Let me begin by stating plainly: I am a sucker for packaging. Color, shape, font, and succinct messaging all appeal to me on a fundamental level. So, it hurts to suggest that food and beverage packaging as we know it today must undergo revolutionary change. I feel that we are approaching a major shift in the way consumers engage with packaged goods. Product packaging that remains after use is a burden. It’s a burden to consumers, to communities and to the environment. My sense is that products positioned with sustainable packaging messages are going to dominate categories and eventually set a baseline for market entry.

Recently, PepsiCo, Inc. announced that its LIFEWTR branded products will be packaged in 100% rPET (recycled polyethylene terephthalate), and its bubly brand will no longer be packaged in plastic. The company’s AQUAFINA water brand will also offer aluminum can packaging in US foodservice outlets, while the brand tests the move in retail. The changes, which all go into effect in 2020, are expected to eliminate more than 8,000 metric tons of virgin plastic and approximately 11,000 metric tons of greenhouse gas emissions, representing the latest ambitious steps in the company’s sustainability journey and pursuit of a circular economy for plastics. The commitments reinforce and advance PepsiCo’s 2025 goal to make 100% of its packaging recyclable, compostable, or biodegradable and use 25% recycled plastic content in all its plastic packaging.

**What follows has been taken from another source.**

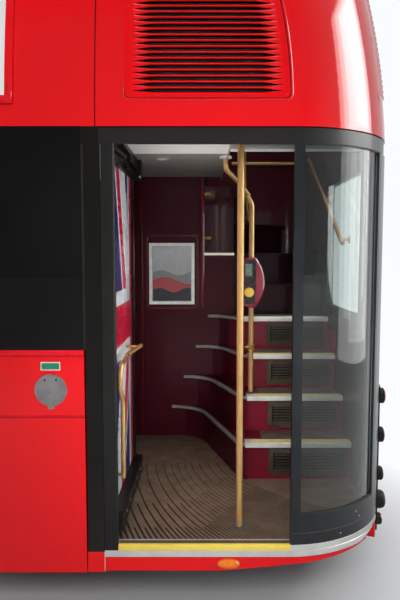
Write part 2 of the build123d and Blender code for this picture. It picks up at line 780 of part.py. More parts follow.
newel_x = 1647
newel_y = first_nosing_y + 345
step2_top = platform_top + 2 * rise
newel_bend_z = 1850
well_newel_x = 1585
well_newel_y = newel_y - 40
well_rail_z = section_top - 480
bracket_x = 1454
bracket_y = well_y0 + 250
with BuildPart() as newel_pole:
    add(tube([(newel_x, newel_y, step2_top), (newel_x, newel_y, newel_bend_z),
              (well_newel_x, well_newel_y, newel_bend_z + 110), (well_newel_x, well_newel_y, well_rail_z),
              (well_x0 - 37, well_newel_y, well_rail_z), (well_x0 - 37, well_newel_y, deck_top)], 60, pole_r))
    with Locations((newel_x, newel_y, step2_top + 4)):
        Cylinder(flange_r, 8)
    with Locations((well_x0 - 37, well_newel_y, deck_top + 4)):
        Cylinder(flange_r, 8)
save("newel_pole", newel_pole)

branch_z = newel_bend_z + 65
with BuildPart() as newel_branch:
    add(tube([(newel_x - 25, newel_y - 16, branch_z), (bracket_x + 76, bracket_y + 170, branch_z + 75),
              (bracket_x, bracket_y, branch_z + 115), (bracket_x, bracket_y, ceiling_low)], 50, pole_r - 1))
    with Locations((bracket_x, bracket_y, ceiling_low - 4)):
        Cylinder(flange_r, 8)
    add(newel_pole.part, mode=Mode.SUBTRACT)
save("newel_branch", newel_branch)

wall_rail_gap = 55
wall_rail_x = stair_x1 - wall_rail_gap
wall_rail_y = stair_y1 - wall_rail_gap
wall_rail_z = header_high + 190
wall_rail_turn_y = wall_rail_y - 270
wall_rail_end_y = first_nosing_y + 115
wall_rail_slope = 0.6


def wall_rail_height(y):
    """Height of the sloping part of the wall rail at y."""
    return wall_rail_z - wall_rail_slope * (wall_rail_turn_y - y)


with BuildPart() as wall_rail:
    add(tube([(screen_x1 + 100, wall_rail_y, wall_rail_z), (wall_rail_x, wall_rail_y, wall_rail_z),
              (wall_rail_x, wall_rail_turn_y, wall_rail_z),
              (wall_rail_x, wall_rail_end_y, wall_rail_height(wall_rail_end_y))], 120, rail_r))
    for y in (wall_rail_end_y + 40, wall_rail_end_y + 560):
        with Locations(Plane.YZ.offset(wall_rail_x) * Location((y, wall_rail_height(y), wall_rail_gap / 2))):
            Cylinder(8, wall_rail_gap)
        with Locations(Plane.YZ.offset(stair_x1) * Location((y, wall_rail_height(y), -3))):
            Cylinder(24, 6)
    for x in (screen_x1 + 140, wall_rail_x - 200):
        reach = wall_rail_gap - lean(wall_rail_z + 8)
        with Locations(Plane.XZ.offset(-wall_rail_y) * Location((x, wall_rail_z, -reach / 2))):
            Cylinder(8, reach)
save("wall_rail", wall_rail)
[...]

“Tackling plastic waste is one of my top priorities and I take this challenge personally,” PepsiCo Chairman and CEO Ramon Laguarta said in a press release. “As one of the world’s leading food and beverage companies, we recognize the significant role PepsiCo can play in helping to change the way society makes, uses, and disposes of plastics. We are doing our part to address the issue head on by reducing, recycling and reinventing our packaging to make it more sustainable, and we won’t stop until we live in a world where plastics are renewed and reused.”

In late 2018, the Kellogg Company announced its own Global Sustainability Commitments. All of the company’s timber-based packaging is either recycled or certified as sustainably sourced. Building upon those commitments, the company set a new goal of working towards 100% reusable, recyclable or compostable packaging by the end of 2025. 

In January, The Coca-Cola Company announced that it is fundamentally reshaping its approach to packaging, with a global goal to help collect and recycle the equivalent of 100% of its packaging by 2030. This goal is the centerpiece of the company’s new packaging vision for a World Without Waste, which the Coca-Cola system intends to back with a multi-year investment that includes ongoing work to make packaging 100% recyclable.

In June, Canadian Prime Minister Justin Trudeau announced that the country would soon ban single-use plastics. The ban follows a similar move by the European Union. Plastic cutlery and plates are among the products on the banned list. Such a ban in the US would trigger a foundational change in the foodservice space. And although such plastics are not necessarily related to food and beverage retail products, their banishment could set precedent for any product relying heavily on disposable plastics. 

Consumers and companies alike have created a context for the use of convenient, safe, disposable plastics. Now, we have the responsibility of reshaping that context for a future of reusable, sustainable food and beverage packages for the products we love to create and consume.